Sunday, January 10, 2010

i want the world to see you be with me

five minutes to midnight and there you were on the other side of the sliding glass door, leaning on the bar, waiting as we all hovered on the other side waiting for you. i tapped the glass and you grinned and shrugged. two minutes to midnight and i decided it would be okay if we just smiled at each other through the glass because there would be plenty of time for kisses later. 10 9 8 the DJ said and suddenly there you were 7 6 5 forgotten gold chain of my purse still slung over your shoulder 4 3 2 and we didn't even get to say 1 and yes, it was a happy new year indeed.

Thursday, January 7, 2010

and i know that it's so cliche

i don't know why it's now that i'm missing london so much, that i'm looking at old pictures and longing, or looking at old quotes and laughing. i see a picture of the parking garage next to our flats and want to cry. i pore over images of the city lit up like a birthday cake and wonder how it is that i lived there for four months like it was nothing, walked down those streets like it was nothing, cherished every moment but never realized how much i'd still miss it, even a whole year after leaving it. i don't think i've ever grown to love a city so much; it wasn't love at first sight but after winding my way through its intricacies every day i just can't forget it, can't shake it off. i can't imagine not going back, but i can't imagine it ever being the same. but i guess that's the thing about london, as it is with every good city: it's alive, it never stays the same, it breathes - and even though the worn cobblestones remain and the old buildings still stand, there will always be something different about that place and maybe that's why i love it so much.

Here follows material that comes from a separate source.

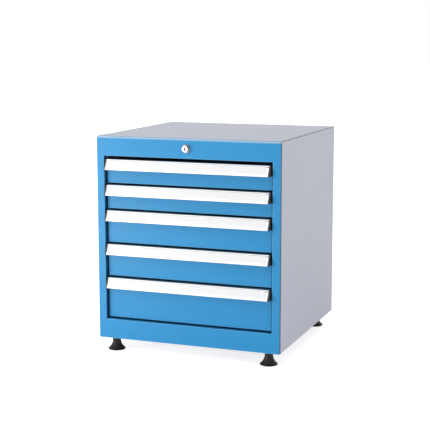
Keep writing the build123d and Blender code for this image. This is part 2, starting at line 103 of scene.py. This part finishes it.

for months after i always wondered if i had made the right choice. should i have tried harder for rome, the first city i ever loved, the beauty, the food, the ancient-ness of it all? or australia which everyone seemed to love so much - the sweeping landscapes, the crazy nights, crazy travels? or spain or mexico with a language i knew but a totally different culture? i watched abroad friend groups get stronger and others fall apart, while my own group of 20 dwindled down to about 6. but even though a big part of london, for me, was the people i met there, in the end it's not about that, and it's not about missing out on something i could've gotten if i had studied abroad somewhere else. it's about the way i felt when i walked across blackfriars bridge in the sunshine. it's about standing on the balcony of the national gallery looking down at trafalgar square. it's about marveling at every item in sainsbury's and laughing at weird flavors of potato chips we wouldn't be able to find in the USA. it's about standing on that spot on the globe stage and hearing my voice echo around me. it's about the triumphant satisfaction i felt the first time i squeezed onto the tube in the nick of time, and the first time i navigated my way inside king's cross without having to look at the signs. it's about the very first time i ordered a drink at a pub, the way i wanted to cry before the first act ended in les miserables, the way my feet were numb after running all the way to school in a skirt and flats, the way i could walk down the streets of london at night and feel totally safe, like i was home.